■ **Data provided**:
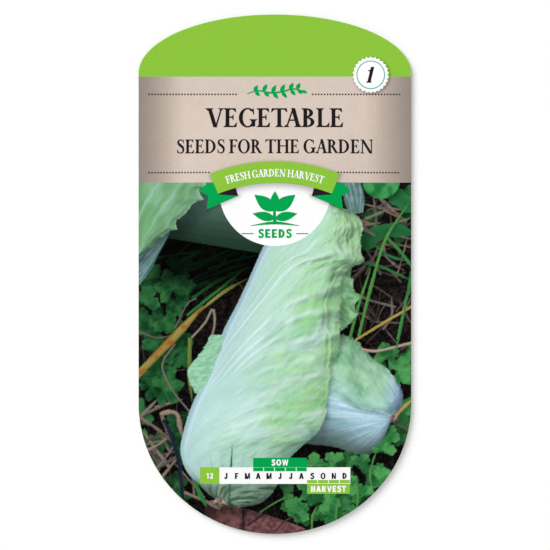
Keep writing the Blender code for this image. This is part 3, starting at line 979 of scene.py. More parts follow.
def back_height(x, y, layer):
    """Height of the back sheet's inner side, less a layer below it."""
    drop = RIM_LIFT * ramp(swell(x, y) / FOOT_FLAT_FROM)
    return RIM_LIFT + SHEET - drop - layer


def packet_rows(low, high, step):
    """Heights of the grid's rows: even on the straight sides and by turn on the round ends."""
    rows = []
    if low < FOOT_START:
        turn = math.asin((FOOT_START - low) / FOOT_RISE)
        count = math.ceil(FOOT_RISE * turn / step)
        rows += list(FOOT_START - FOOT_RISE * np.sin(np.linspace(turn, 0, count + 1)))[:-1]
    straight_low, straight_high = max(low, FOOT_START), min(high, HEAD_START)
    if straight_low < straight_high:
        count = math.ceil((straight_high - straight_low) / step)
        rows += list(np.linspace(straight_low, straight_high, count + 1))
    if high > HEAD_START:
        start = math.asin(max(0.0, low - HEAD_START) / HEAD_RISE)
        turn = math.asin(min(1.0, (high - HEAD_START) / HEAD_RISE))
        count = math.ceil(HEAD_RISE * 1.6 * (turn - start) / step)
        head = list(HEAD_START + HEAD_RISE * np.sin(np.linspace(start, turn, count + 1)))
        rows += head[1:] if rows else head
    return np.array(rows)


def packet_grid(low, high, step):
    """Places that fill the outline between two heights, as two arrays of rows and columns."""
    y = packet_rows(low, high, step)[:, None]
    across = np.linspace(-1, 1, 2 * math.ceil(WIDTH / 2 / step) + 1)[None, :]
    return across * half_width(y), y + 0 * across


# ---------------------------------------------------------------- making meshes



def mesh_object(name, points, faces):
    """An object from points in millimetres."""
    data = bpy.data.meshes.new(name)
    data.from_pydata((np.asarray(points) * MM).tolist(), [], np.asarray(faces).tolist())
    data.update()
    data.shade_smooth()
    obj = bpy.data.objects.new(name, data)
    bpy.context.scene.collection.objects.link(obj)
    return obj


def flat_uv(obj):
    """A map seen from above, so that the print keeps its proportions."""
    data = obj.data
    places = np.empty(len(data.vertices) * 3, np.float32)
    data.vertices.foreach_get("co", places)
    places = places.reshape(-1, 3)[:, :2]
    low = places.min(axis=0)
    share = (places - low) / (places - low).max()
    corners = np.empty(len(data.loops), np.int32)
    data.loops.foreach_get("vertex_index", corners)
    layer = data.uv_layers.new(name="OFBake")
    layer.uv.foreach_set("vector", (0.01 + 0.98 * share[corners]).ravel())


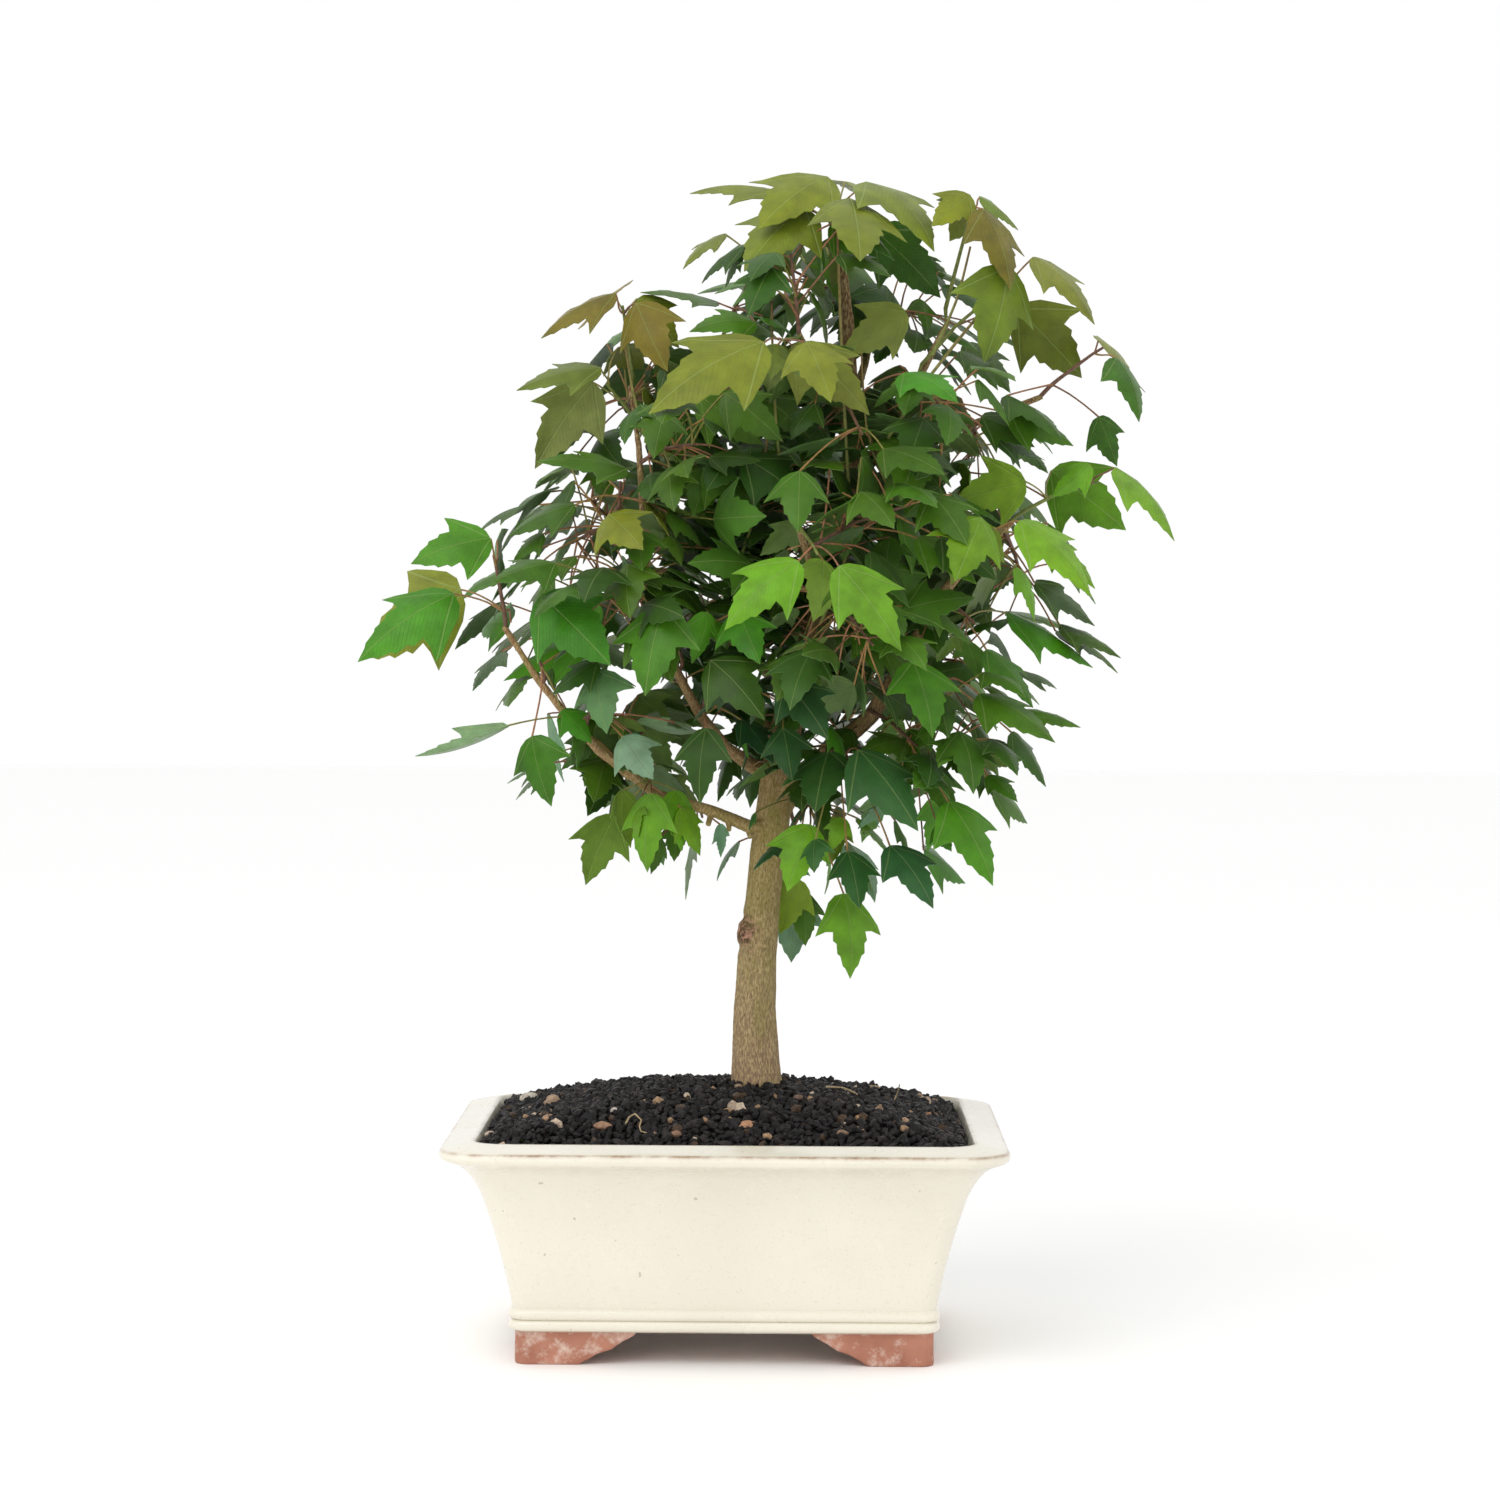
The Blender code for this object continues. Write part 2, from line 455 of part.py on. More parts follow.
# ---- Leafy shoots: a twig, its leaf stalks and its leaves, each shoot one grown piece ----
# A leaf row is (share of the twig, place of the blade's foot, place of its tip, roll in degrees).
SHOOTS = {
    "right_mid": ((91, -24, 218), (107, -30, 205), (
        (0.8, (123, 2, 210), (162, 6, 186), 0),
        (0.8, (112, -38, 194), (133, -50, 171), 0),
        (0.2, (79, -70, 189), (88, -88, 159), 0),
    )),
    "far_left": ((-99, -32, 213), (-102, -40, 234), (
        (0.2, (-119, -42, 217), (-160, -54, 189), 0),
        (0.2, (-122, -22, 219), (-172, -18, 188), 0),
        (0.9, (-103, -44, 241), (-137, -50, 230), 0),
        (0.9, (-102, -52, 240), (-111, -80, 225), 0),
        (0.9, (-97, -42, 241), (-85, -44, 226), 0),
        (0.9, (-101, -36, 242), (-101, -4, 236), 0),
        (0.2, (-99, -14, 205), (-119, 8, 201), 0),
    )),
    "left_pair": ((-80, -30, 179), (-83, -44, 191), (
        (0.5, (-84, -54, 156), (-76, -60, 126), 0),
        (0.9, (-80, -62, 216), (-49, -80, 187), 0),
        (0.5, (-62, -8, 196), (-100, -8, 179), 0),
    )),
    "left_pale": ((-63, -26, 159), (-59, -44, 168), (
        (0.3, (-98, -64, 161), (-138, -72, 148), 180),
        (0.3, (-81, 4, 164), (-76, 10, 133), 0),
        (0.9, (-45, -56, 156), (-31, -70, 138), 0),
        (0.9, (-56, -52, 184), (-52, -66, 158), 0),
    )),
    "left_hanging": ((-38, -22, 136), (-40, -28, 130), (
        (0.5, (-48, -12, 120), (-61, -8, 89), 90),
        (0.5, (-33, -42, 131), (-35, -46, 97), 0),
    )),
    "left_behind": ((-14, -12, 125), (-12, 8, 118), (
        (0.6, (-15, 18, 112), (-19, 20, 80), 0),
        (0.6, (10, 28, 107), (5, 34, 81), 0),
    )),
    "left_inner": ((-12, -20, 168), (-10, -48, 170), (
        (0.5, (-9, -60, 160), (-12, -68, 128), 0),
        (0.9, (-7, -72, 189), (16, -90, 166), 0),
    )),
    "left_bright": ((-21, -24, 183), (-25, -56, 204), (
        (0.5, (4, -60, 210), (14, -84, 188), 0),
        (0.9, (-27, -74, 212), (-34, -88, 174), 0),
        (0.5, (-56, -40, 213), (-67, -30, 189), 0),
    )),
    "left_shoulder": ((-49, -30, 257), (-47, -40, 266), (
        (0.6, (-44, -48, 271), (-82, -64, 273), 0),
        (0.6, (-46, -60, 266), (-70, -88, 258), 0),
        (0.1, (-67, -34, 256), (-96, -34, 242), 0),
        (0.1, (-51, -62, 251), (-36, -86, 237), 0),
    )),
    "left_lower_umbrella": ((-38, -18, 285), (-54, -32, 309), (
        (0.95, (-56, -38, 315), (-92, -46, 306), 0),
        (0.6, (-60, -20, 310), (-87, -10, 274), 80),
        (0.95, (-55, -44, 313), (-58, -76, 305), 0),
        (0.95, (-52, -28, 316), (-42, -2, 314), 0),
    )),
    "left_upper_umbrella": ((-43, -14, 314), (-47, -28, 343), (
        (0.95, (-50, -30, 348), (-83, -34, 330), 0),
        (0.95, (-48, -36, 347), (-48, -66, 326), 0),
        (0.95, (-43, -26, 348), (-18, -22, 335), 0),
        (0.95, (-47, -18, 350), (-39, 18, 350), 0),
    )),
    "crown_left": ((-8, -10, 321), (14, -6, 367), (
        (0.5, (-6, -8, 346), (-41, -18, 350), 0),
        (0.95, (-3, 0, 377), (-22, -6, 362), 0),
        (0.5, (11, -36, 335), (-17, -48, 332), 0),
    )),
    "crown_top": ((48, 0, 371), (47, -6, 393), (
        (0.9, (42, -10, 401), (12, -44, 374), 0),
        (0.9, (59, -8, 399), (90, -36, 370), 0),
        (0.9, (49, -24, 390), (47, -66, 358), 0),
        (0.9, (54, 8, 401), (78, 46, 397), 0),
        (0.4, (33, -22, 386), (6, -50, 357), 0),
        (0.4, (20, 6, 396), (-19, 14, 396), 0),
    )),
    "crown_right": ((48, 4, 358), (58, 12, 377), (
        (0.9, (63, 8, 380), (94, 20, 351), 80),
        (0.9, (53, 24, 388), (50, 60, 379), 0),
    )),
    "right_high_umbrella": ((94, -8, 338), (106, -20, 389), (
        (0.96, (104, -24, 392), (87, -36, 377), 0),
        (0.96, (107, -20, 392), (129, -12, 387), 0),
        (0.96, (105, -30, 389), (108, -64, 363), 0),
        (0.96, (105, -12, 394), (99, 22, 393), 0),
    )),
    "right_top": ((81, -10, 311), (125, -24, 357), (
        (0.95, (132, -24, 365), (158, -34, 335), 0),
        (0.95, (129, -32, 364), (137, -66, 332), 0),
        (0.95, (123, -26, 364), (113, -14, 354), 0),
        (0.45, (127, 6, 345), (157, 14, 315), 80),
    )),
    "far_right_top": ((139, 0, 309), (164, -10, 327), (
        (0.9, (169, -16, 322), (179, -30, 294), 0),
        (0.9, (162, -6, 330), (178, 18, 319), 0),
        (0.1, (121, -22, 305), (145, -42, 286), 0),
        (0.1, (164, 14, 298), (173, 20, 276), 80),
    )),
    "right_umbrella": ((123, -16, 251), (162, -14, 268), (
        (0.9, (169, -16, 274), (196, -22, 243), 0),
        (0.9, (162, -18, 275), (142, -24, 267), 0),
        (0.9, (163, -26, 274), (153, -56, 253), 0),
        (0.4, (144, 26, 274), (178, 22, 248), 80),
    )),
    "right_lime": ((103, -22, 233), (114, -62, 246), (
        (0.9, (107, -82, 250), (95, -106, 223), 0),
        (0.9, (121, -70, 249), (149, -86, 218), 0),
        (0.4, (134, -46, 242), (159, -50, 222), 0),
        (0.4, (136, -34, 230), (143, -40, 207), 0),
    )),
    "right_low": ((77, -22, 192), (97, -44, 179), (
        (0.9, (108, -56, 175), (140, -72, 156), 0),
        (0.9, (127, -42, 158), (141, -48, 134), 0),
        (0.5, (107, -26, 162), (120, -20, 137), 0),
    )),
    "right_hanging": ((62, -18, 167), (82, -46, 152), (
        (0.9, (95, -62, 129), (114, -78, 95), 0),
        (0.9, (90, -30, 103), (112, -30, 83), 0),
        (0.5, (92, -26, 130), (88, -22, 105), 0),
    )),
    "right_inner": ((49, -14, 155), (53, -44, 144), (
        (0.8, (56, -66, 151), (81, -84, 117), 0),
        (0.8, (70, -62, 110), (88, -78, 84), 0),
        (0.5, (52, -56, 107), (57, -68, 83), 0),
    )),
    "trunk_front": ((31, 10, 129), (38, -20, 123), (
        (0.9, (36, -46, 118), (26, -56, 90), 0),
        (0.6, (51, -16, 86), (55, -22, 49), 0),
        (0.6, (65, -34, 121), (62, -40, 107), 0),
    )),
    "trunk_behind": ((27, 14, 123), (31, 24, 105), (
        (0.9, (29, 30, 81), (28, 34, 51), 0),
        (0.6, (54, 44, 104), (68, 52, 78), 0),
    )),
    "centre_lime": ((30, -78, 246), (38, -102, 234), (
        (0.8, (30, -110, 231), (-1, -120, 204), 0),
        (0.8, (45, -110, 229), (70, -120, 194), 0),
    )),
    "centre_low": ((22, -8, 154), (25, -56, 170), (
        (0.9, (25, -76, 180), (43, -92, 157), 0),
        (0.6, (24, -60, 160), (28, -68, 138), 0),
    )),
    "bronze_left": ((30, -40, 329), (23, -72, 325), (
        (0.9, (15, -84, 323), (-33, -100, 293), 0),
        (0.9, (28, -88, 323), (32, -112, 298), 0),
    )),
    "front_high": ((59, -30, 300), (57, -62, 286), (
        (0.9, (66, -72, 279), (91, -94, 267), 0),
        (0.9, (35, -92, 269), (37, -110, 244), 0),
        (0.5, (75, -60, 312), (97, -84, 301), 0),
    )),
}
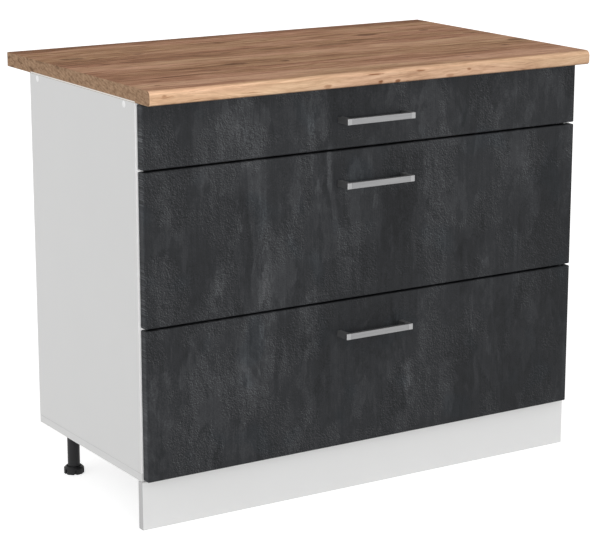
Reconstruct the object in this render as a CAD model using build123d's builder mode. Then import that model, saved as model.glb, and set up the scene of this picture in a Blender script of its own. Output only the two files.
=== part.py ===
from build123d import *
import os

os.makedirs("parts", exist_ok=True)

# A kitchen base cabinet with three drawers, in millimetres.
# The origin is on the floor, under the middle of the worktop. +X is to the
# right, +Y to the wall behind, +Z up, and the drawers open towards -Y.

# ---- driving dimensions: carcass -----------------------------------------
cabinet_width = 1000
carcass_depth = 438
board = 16
leg_height = 96
back_thickness = 3
back_inset = 12
groove_depth = 6
groove_play = 0.2
rail_width = 90

# ---- worktop -------------------------------------------------------------
worktop_depth = 600
worktop_thickness = 28
worktop_overhang = 38
worktop_top_radius = 8
worktop_bottom_radius = 3

# ---- drawer fronts and handles --------------------------------------------
front_reveal = 4
front_gap = 4
top_front_gap = 3
front_thickness = 18
front_rest_gap = 1.5
front_edge_radius = 2.5
lower_front_height = 292
top_front_height = 119
first_front_lift = 2
handle_length = 155
handle_height = 12
handle_projection = 35
handle_bar = 8
handle_leg = 10
handle_inner_radius = 8
handle_edge_chamfer = 0.8
handle_drop = 63

# ---- drawer boxes ---------------------------------------------------------
box_length = 400
lower_box_drop = 86
top_box_drop = 23
box_lift = 26
drawer_bottom_thickness = 6
drawer_bottom_lift = 10
drawer_groove_depth = 8
head_access_radius = 5

# ---- ball runners ----------------------------------------------------------
runner_length = 400
runner_height = 45
runner_thickness = 12.7
runner_rise = 35
runner_setback = 2
runner_sheet = 1.2
ball_radius = 1.5
ball_play = 0.15
race_depth = 0.4
race_lip = 0.6
cage_sheet = 0.6
cage_play = 0.2
cage_length = 180
cage_ball_play = 0.05
balls_per_row = 2
ball_sides = 4
ball_half = 1.4
ball_taper = 30

# ---- legs and plinth --------------------------------------------------------
leg_inset_x = 40
front_leg_inset = 39
rear_leg_inset = 68
tube_radius = 12.5
leg_sides = 16
bore_sides = 12
flange_radius = 25
flange_thickness = 4
flange_boss_radius = 15.5
flange_boss_height = 6
flange_boss_taper = 24
foot_radius = 20.5
foot_height = 15
foot_bevel = 4
foot_floor = 9
foot_rim_play = 2.1
foot_seat_gap = 0.3
stem_radius = 8
stem_play = 0.06
stem_length = 50
stem_spare = 14
foot_notches = 6
notch_width = 3.5
notch_depth = 3
notch_height = 8
plinth_setback = 16
plinth_thickness = 16
plinth_top_gap = 1
clip_height = 22
clip_lift = 42
clip_wall = 3
clip_width = 32
clip_neck = 10
clip_mouth = 18
clip_play = 0.1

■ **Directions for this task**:
Return nothing but the lines from the first line of the listing through the line with "return RIM_LIFT + SHEET - drop - layer", please, keeping every one of them unchanged.

■ **Completed task**:
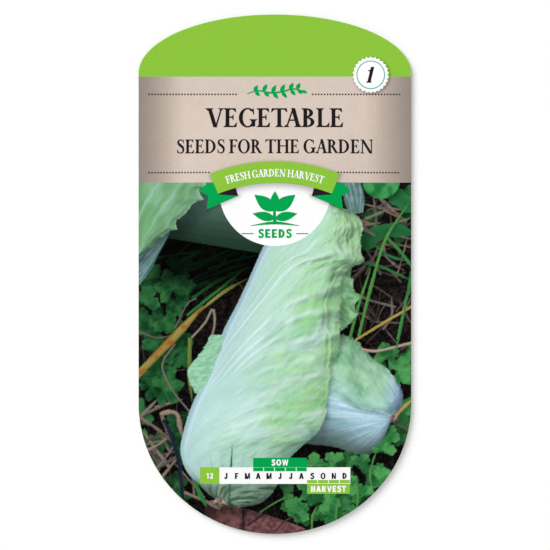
Keep writing the Blender code for this image. This is part 3, starting at line 979 of scene.py. More parts follow.
def back_height(x, y, layer):
    """Height of the back sheet's inner side, less a layer below it."""
    drop = RIM_LIFT * ramp(swell(x, y) / FOOT_FLAT_FROM)
    return RIM_LIFT + SHEET - drop - layer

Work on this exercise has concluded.